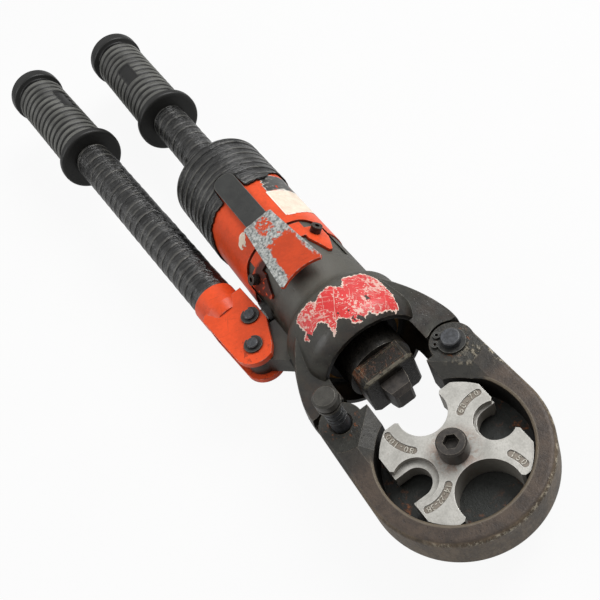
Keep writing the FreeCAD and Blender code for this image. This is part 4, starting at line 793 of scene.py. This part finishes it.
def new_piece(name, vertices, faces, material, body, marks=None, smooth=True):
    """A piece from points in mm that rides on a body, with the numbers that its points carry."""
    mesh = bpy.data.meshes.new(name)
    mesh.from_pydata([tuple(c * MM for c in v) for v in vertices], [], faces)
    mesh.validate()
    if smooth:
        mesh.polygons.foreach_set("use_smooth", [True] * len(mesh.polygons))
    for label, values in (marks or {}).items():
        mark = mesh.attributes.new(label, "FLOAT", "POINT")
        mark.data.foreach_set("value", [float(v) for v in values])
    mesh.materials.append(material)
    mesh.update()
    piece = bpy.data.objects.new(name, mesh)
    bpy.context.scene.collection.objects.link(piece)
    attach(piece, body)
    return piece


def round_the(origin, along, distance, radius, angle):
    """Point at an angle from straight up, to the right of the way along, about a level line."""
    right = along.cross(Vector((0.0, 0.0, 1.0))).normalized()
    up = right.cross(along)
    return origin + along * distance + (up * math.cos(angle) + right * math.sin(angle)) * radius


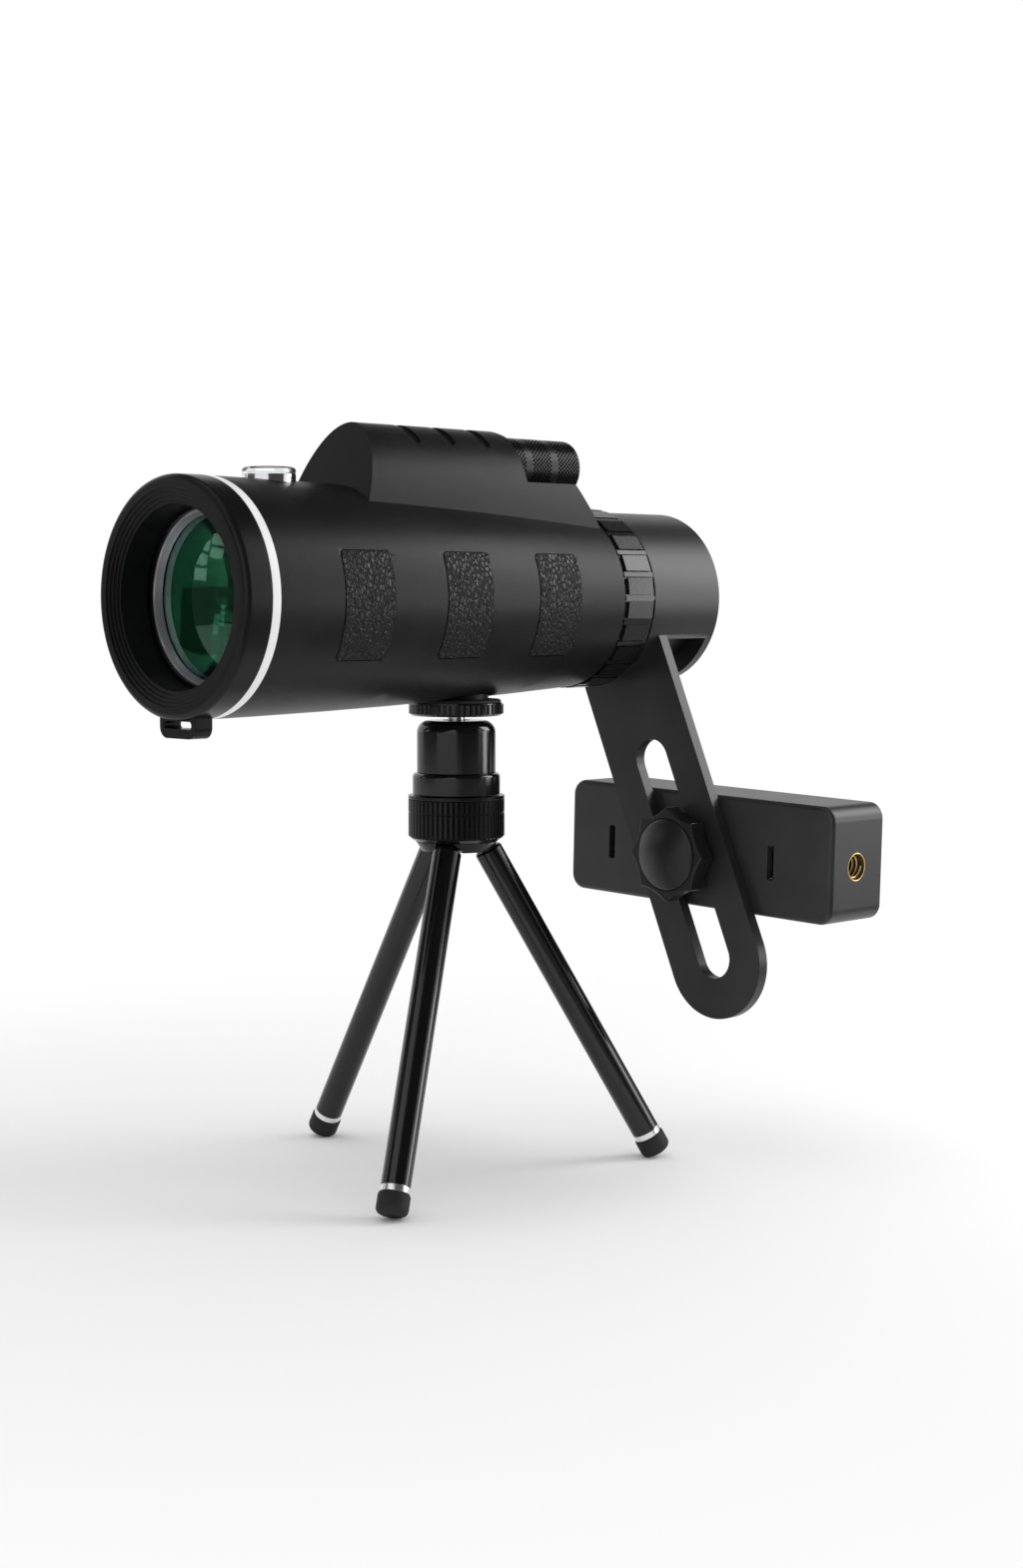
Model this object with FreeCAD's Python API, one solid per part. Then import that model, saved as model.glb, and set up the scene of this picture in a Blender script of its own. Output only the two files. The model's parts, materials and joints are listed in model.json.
##############################
Copy each line of the listing that holds the word "with".

## [WORKED ANSWER]
    """A piece from points in mm that rides on a body, with the numbers that its points carry."""
Model this object with FreeCAD's Python API, one solid per part. Then import that model, saved as model.glb, and set up the scene of this picture in a Blender script of its own. Output only the two files. The model's parts, materials and joints are listed in model.json.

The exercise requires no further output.